In math, groups are the building block of algebras. Groups are required to do any sort of sensible translation or mapping. Groups are what makes addition possible. Groups allow shapes to be rotated and flipped. Groups are what makes modular arithmetic, the modulo operation, and cryptography possible.
A group requires a set. A set is just a collection of well-defined elements. It could be the set of integers, the set of real numbers, the set of dogs, or the set of purple plastic toys manufactured in 1992.
A group requires an operation. An operation is a function that maps a series of inputs to a single, well-defined output. The inputs are called the domain. The outputs are called the codomain. An example of this is addition. Addition is an binary operation. That is, it accepts two inputs. It then spits out a well-defined output which we call the sum. For a group, it doesn't matter what this operation actually is. It could be addition. It could be multiplication. It could be an operator with a shooting star shape. It doesn't matter what it looks like or what it does. All that matters for the purposes of a group is that the operation is binary and allows you to combine, in some fashion, any two elements in the group's set.
A group is a closure. It is closed under its operation. That is to say, when performing its operation on any two elements in the group, it will always return a member of the group.
A group must have an identity element. This is an element that when combined (read: operated upon) with any other element, you get that element. For example, The additive identity of the group of integers is 0. 0 plus any integer results in that integer.

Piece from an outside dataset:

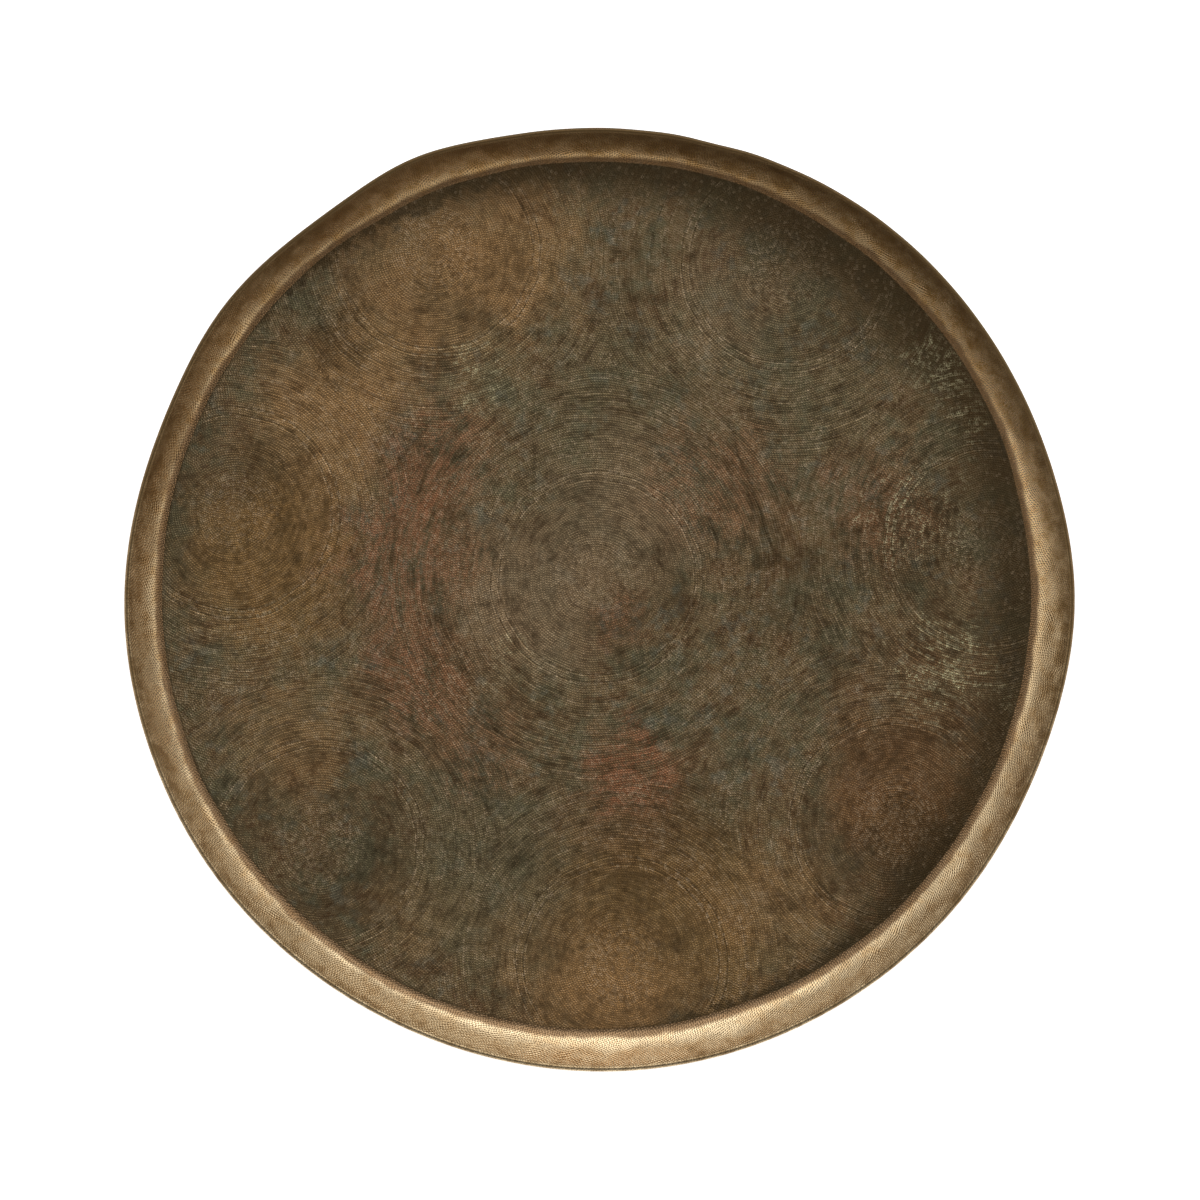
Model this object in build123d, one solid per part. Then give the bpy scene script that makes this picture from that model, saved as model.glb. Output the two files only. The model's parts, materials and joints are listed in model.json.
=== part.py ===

Each element in a group must have an inverse. An element combined with its inverse will return the identity element.
Lastly, a group is associative. This means that the order of operations doesn't matter so long as the sequence is preserved. E.g., (1 + 2) + 3 = 1 + (2 + 3).
This is all that is required for a group. These rules allow groups to be useful constructs for various mathematical applications. Indeed, you may find that every bit of math you can think of might very well have been with a group.
While all groups require that the order of operations doesn't matter, they do not require that the sequence of operations also not matter. This is because there are many instances of constructs that behave very much in a group-like fashion that would be excluded from the definition if sequence wasn't required to be maintained (such as the symmetry group) If sequence indeed does not matter (also known as being commutative) then we call that type of group an Abelian group.
So what's the point of rigorously defining things as groups? They expose behaviors that we otherwise wouldn't see. Modern cryptography would be impossible without the notion of a group. A key component is based on the notion that the set of integers can be mapped as quotient groups in to residue classes. As an example, we can take every number evenly divisible by 3 and stick them in a group. We can take every number that leaves a remainder of 1 when divided by 3 and stick them in their own group. Finally, we can take every number that leaves a remainder of 2 when divided by 3 and stick them in a group. We've now mapped all of the integers in to three quotient groups. The cool part is if you add any number from the first group to any number of the second group, you'll always get a number in the third group. In fact, if you pick any number from one group and any number from any other group, your result will always be a number from the same group as any other result.
We've translated the integers in to three residue classes and those classes together are a group. This is the basis of modular arithmetic (sometimes called "clock arithmetic") Now, I can construct a function that takes in a set of integers, sums them together, and spits out the modulo. Thus, I've taken an arbitrary-length input and mapped it to a fixed-length output. This is an example of a simple modular hashing function. This and similar concepts are extended in applied usage, for example, to verify a password is correct without having to store or even know what the password is. Such a cryptographic hash requires a number of properties not provided in our naive example but at the heart of it all are groups.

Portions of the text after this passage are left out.